What those who knew him well believed, however, was that if the Govan man ever suffered from bouts of hubris they were rare. Beattie was always quick to point out the ridiculous oscillations which beset a showbusiness career. He would laugh about appearing on stage in New York – and a miner’s club in Fife, all in the same week, remembered later in the title of his retrospective show entitled From Broadway to Cowdenbeath.

Yet, while Beattie became one of the most popular performers in Scotland, the public really knew little of him. The comedian often talked of writing his autobiography, using the same title. But he never followed it through. Perhaps it was because he was too nice a man to tell tales outside of school. (The revelation he didn’t enjoy being on stage with legendary upstager Chic Murray had to be crowbarred out of him.)  

Had he written the book Beattie could have expanded on how he came to be asked to write Ronald Regan’s speech on a visit to Scotland. He could have talked more about his friendships with the likes of Rikki Fulton.  

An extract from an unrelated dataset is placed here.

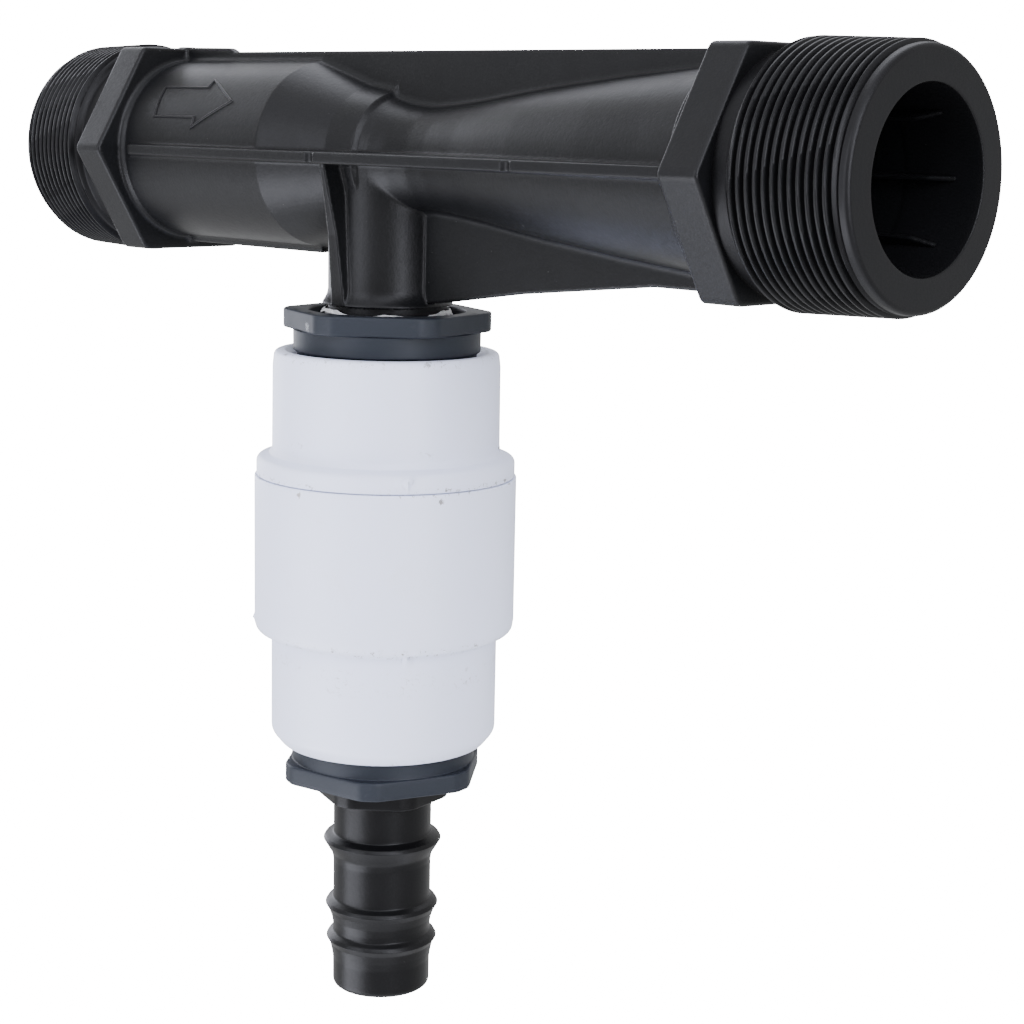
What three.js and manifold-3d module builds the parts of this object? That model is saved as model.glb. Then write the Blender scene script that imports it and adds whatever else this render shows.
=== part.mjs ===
// Venturi injector with male pipe ends, and a spring check valve, two reducer
// bushings and a hose barb hung on its suction port.
//
// Millimetres, +Z up. The row frame's origin is the centre of the inlet end,
// +X runs along the flow through the injector, and the suction stack hangs
// down (-Z). Inside this file the shapes are drawn about the point where the
// suction port's axis meets the flow axis; one group at the end moves them.

import * as THREE from 'three';
import { mergeVertices } from 'three/addons/utils/BufferGeometryUtils.js';
import Module from 'manifold-3d';

const wasm = await Module();
wasm.setup();

// ---------------------------------------------------------------- dimensions
const GAP = 0.3;                 // clearance between pieces that touch

// Injector, along X from the suction port's axis
const INLET_END = -129.2;
const OUTLET_END = 169.9;
const THREAD_PITCH = 2.209;      // 11.5 threads per inch
const THREAD_R_SMALL = 29.45;    // crest radius at the pipe end
const THREAD_R_LARGE = 30.2;     // crest radius near the hexagon
const THREAD_DEPTH = 1.7;
const OUT_CRESTS = 12;
const IN_CRESTS = 11;
const NOSE_R = 28.2;             // end face outer radius
const OUT_FIRST = 3.1;           // end face to first crest
const IN_FIRST = 2.2;
const HEX_APOTHEM = 28.65;
const HEX_CORNER_R = 32.7;
const IN_HEX = [-97.2, -86.05];
const OUT_HEX = [122.3, 133.6];
const BARREL_R = 24.8;
const CONE_START = -25.5;
const RING = [-4.5, 4.1];        // throat ring
const RING_R = [18.5, 17.05];
const WEB_T = 2.9;               // ribs and webs
const WEB_TOP = 27.6;
const PAD_TOP = 29.0;
const WEB_LOW_IN = -26.6;
const WEB_LOW_OUT = -27.5;
const WEB_LOW_PORT = -37.4;
const RIB_HALF = 28.0;           // horizontal rib, half width
const GUSSET_T = 3.2;
const BORE_R = 20.5;
const NOZZLE_R = 5.2;
const THROAT_R = 6.5;
const NOZZLE_X = -3.0;
const VANES = 8;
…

But Beattie wasn’t keen on exposition, and he realised that writing memoirs demands laying your life on the lines. He was also aware he would have had to expand on details of his split in 1982 from the wife he adored. “I couldn’t understand the split all,” he later admitted, in a rare moment of revelation. “Kitty  had her own modelling business so I guess she was used to being independent with me being away.” He added; in deeply sad voice: “I missed my kids growing up.”  

If he had written his autobiography Beattie knew he would have had to chronicle the tragic irony in his relationship. When Kitty Lamont died, the hurt was made all the more acute given the couple were on the verge of rekindling the relationship.  “We still saw each other after we split. We tried to make it work again. At one point we looked at a big house around the corner.”

But Johnny Beattie did open up a little in our chat about life after Kitty. “It was almost impossible,” he said, through thin, quivering lips.  “And you want to know the hardest time for me when I lost her? It was going on stage. I had to go on and do my turn every night and be funny. Yet, I was shattered. I really don’t know how I got through it.”  

Sadly, he didn’t find love again. “Kitty was the real McCoy.”

Work, however, offered a focus. Indeed, Beattie loved his stints on Scotch and Wry and Rab C Nesbitt and certainly delighted in his 13 year stint in BBC soap River City, playing Malcolm Hamilton.

He still loved his stage appearances. He wallowed in the applause, achieved in the likes of his starring role in Neil Simon’s The Odd Couple.  But did he have any career regrets? Just one. “I wish I had done more straight plays,” he admitted, envying his pal Jimmy Logan’s performance in John Osborne’s The Entertainer and Rikki Fulton’s Moliere-adapted A Wee Touch of Class. 

Did he regret not earning the astonishing amounts picked up by the likes of Kevin Bridges? “Good luck to him,” he said with a generous smile.

During a chat just a few years ago we spoke of the legions of comedians who had dark personalities; Hancock, Cooper and Connolly, for example. I asked (the impossible question) if he’d had a darker personality, more, more edgy, would he have been more successful as a comedian? “Perhaps,” he mused, politely running with the abstract thought. “But I wouldn’t have lasted as long.”

It says a great deal wheny Beattie’s most “controversial” moment on stage came in 1973. Britain had just entered the EU, and while starring in panto Beattie changed the song sheet – to have the audience sing Ye Cannae Shove Yer Granny Aff the Bus – in German.

The truth is Johnny Beattie didn’t want to be a darker person. He wanted to remain the nice guy that he was who would play a part in creating a nicer world for people to enjoy.  

“And he managed that,” says showusiness legend and chum Stanley Baxter. “He was a very good comic about whom no one in the business had a bad word to say.”

Johnny Beattie is survived by daughters Maureen and Louise and sons Mark and Paul.